1911 Encyclopædia Britannica/Messager, Andre Charles Prosper

22036251911 Encyclopædia Britannica, Volume 18 — Messager, Andre Charles Prosper

MESSAGER, ANDRE CHARLES PROSPER (1853–), French musician, was born at Montluçon on the 30th of December 1853; he studied at Paris, and in 1874 became organist at St Sulpice. He was for some time a pupil of Saint-Saëns. In 1876 he won the gold medal of the Société des Compositeurs with a symphony. In 1880 he was appointed music director at Ste Marie-des-Batignolles.

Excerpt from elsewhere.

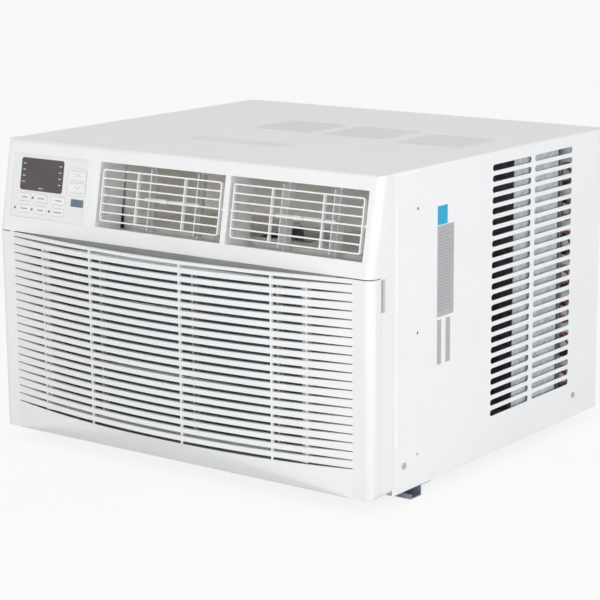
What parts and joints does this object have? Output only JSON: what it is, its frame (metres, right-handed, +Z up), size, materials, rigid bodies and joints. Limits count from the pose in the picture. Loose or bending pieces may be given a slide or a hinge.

In 1883 he completed Firmin Bernicat’s comic opera François des bas bleus; and in 1885 produced his own operettas, La Fauvette du temple and La Béarnaise, the latter being performed in London in 1886. His ballet Les Deux pigeons was produced at the Paris Opéra in 1886. But it was the production of his comic opera La Basoche in 1890 at the Opéra Comique (English version in London the following year) that established his reputation; and subsequently this was increased by such tuneful and tasteful light operas as Madame Chrysanthème (1893), Mirette (1894), Les Petites Michus (1897), and Véronique (1898), the latter of which had a great success in London. Besides conducting for some years at the Opéra Comique in Paris, Messager’s services were also secured in London in 1901 and later years as one of the directors of the Covent Garden opera.